Он довез ее до Одинцова. Она молча поцеловала Свирельникова в щеку и ушла, не оглядываясь. Он глянул ей вслед с облегчением и больше никогда не звонил…
27
«М-да! — вздохнул Михаил Дмитриевич. — Двадцать лет для мести не срок!» — и вдруг сообразил, что Эльвириному мужу теперь за пятьдесят, а в серых «Жигулях» ездит совсем молодой парень. Свирельникову сделалось неловко перед Алипановым за напрасные подозрения, но перезванивать и объясняться было совсем уж неприлично.
«Страха бояться не нужно!» — говаривал замполит Агариков.
Они подруливали к большому редакционному зданию на Чистых прудах. И домчались, надо сказать, на удивление быстро. Так иногда бывает в Москве: в самый час пик пробки вдруг рассасываются неизвестно почему — и летишь со свистом, как это было лет сорок назад, когда водители всех ЗИЛов, колесивших по столице, знали друг друга чуть ли не в лицо и даже по именам. Так рассказывал отец. Впрочем, на случай непробиваемых пробок у Свирельникова имелась специальная «ксива», купленная у серьезного генерала за штуку баксов и разрешавшая выезд на резервную полосу.
Газета «Столичный колокол» в прежние времена, когда она еще называлась «Столичной коммуной», занимала весь огромный, с мощными пилястрами по фасаду и циклопическими дубовыми дверьми, сталинский дом, построенный явно из расчета на те отдаленные времена, когда выпестуется будущий, богоравный человек, которому и понадобятся эти четырехметровые двери. Прежде в «Столичной коммуне» работало несколько сотен журналистов. От кованых снопозвездных ворот к входу надо было идти мимо выстроившихся в ряд глянцево-черных «Волг», возивших ораву замов, завов и членов редколлегии. В этой газете служила после окончания университета Тонина подруга Нинка Грибкова. Она иногда приглашала Свирельниковых на закрытые просмотры, концерты и встречи с интересными людьми.

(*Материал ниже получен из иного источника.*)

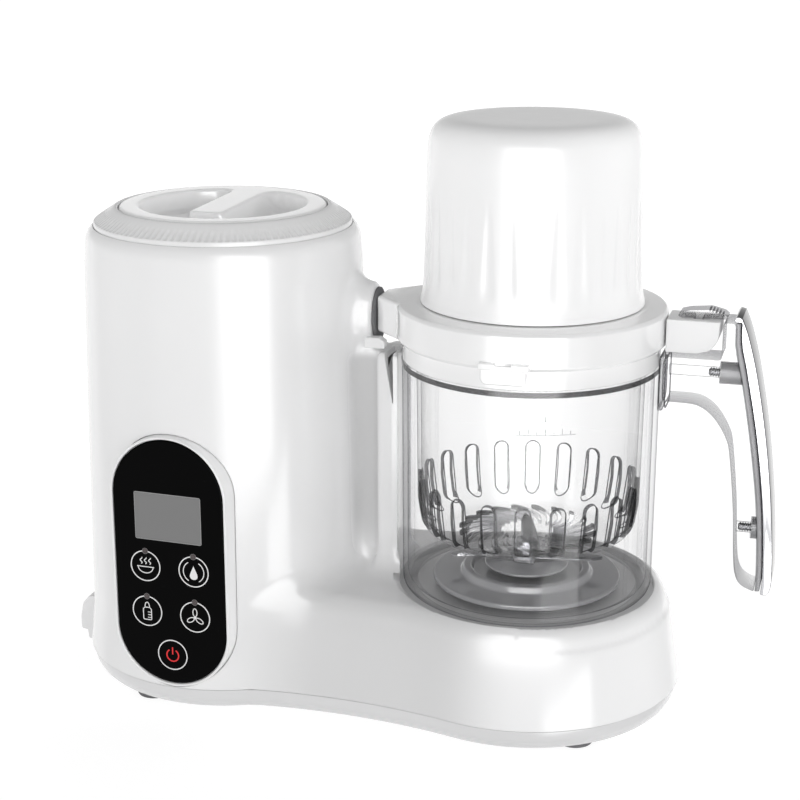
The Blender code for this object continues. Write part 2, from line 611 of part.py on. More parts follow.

Михаил Дмитриевич хорошо помнил, как однажды Нинка вела их в актовый зал по коридорам мимо бесчисленных кабинетов, откуда выскакивали серьезные мужчины и деловитые женщины, одетые по преимуществу в кожу или замшу, и мчались, кивая друг другу на бегу, перебрасываясь шуточками и непонятными словечками про запившую «свежую голову», про «козла», обнаруженного прямо в подписной полосе, про скандал на какой-то утренней «топтушке»… Свирельникову показалось тогда забавным, что вся эта ураганная суета происходит для того, чтобы завтра утром он получил газету, в которой и читать-то, по совести, нечего. А если даже и прочтешь ее в метро от транспортной безысходности, то потом целый день будешь таскать в душе оптимистическую тоску, изнывая от противоестественной правильности всего происходящего в Отечестве. Впрочем, после чтения нынешних газет директор «Сантехуюта» чувствовал себя так, будто переночевал в мусорном контейнере. Вот и решай, что лучше!
Шагая по памятным коридорам, Михаил Дмитриевич обнаружил, что почти все помещения теперь сданы в аренду разным конторам, о чем сообщали многочисленные вывески и таблички:
Бюро горящих путевок «Гвадалквивир»
Центральный совет общества «Любителей морских свинок»
Массажный кабинет «Вечная молодость»
Московское отделение Всероссийской партии потерпевших пешеходов (ВППП)
В поисках исчезнувшей редакции Свирельников довольно долго плутал по этажам и даже набрел на огромный актовый зал, где теперь помещался склад итальянской обувной фирмы «Карло Фунголини». Владельца этой фирмы Свирельников знал: «Сантехуют» обновлял ему в центральном офисе места общего пользования. Конечно же, никаким итальянцем тот не был, а в прошлой жизни работал товароведом обувного магазина в Ногинске и первые свои деньги сделал на перепродаже импортного дефицита. Размышляя о жизни, Михаил Дмитриевич как-то пришел к выводу, что социализм от капитализма отличается только количеством дефицита. При социализме дефицита до хрена: икра, автомобили, книги, квартиры, водка, обувь… При капитализме только один — деньги. Зато их отсутствие превращает в дефицит абсолютно все. Поэтому социализм все-таки гуманнее.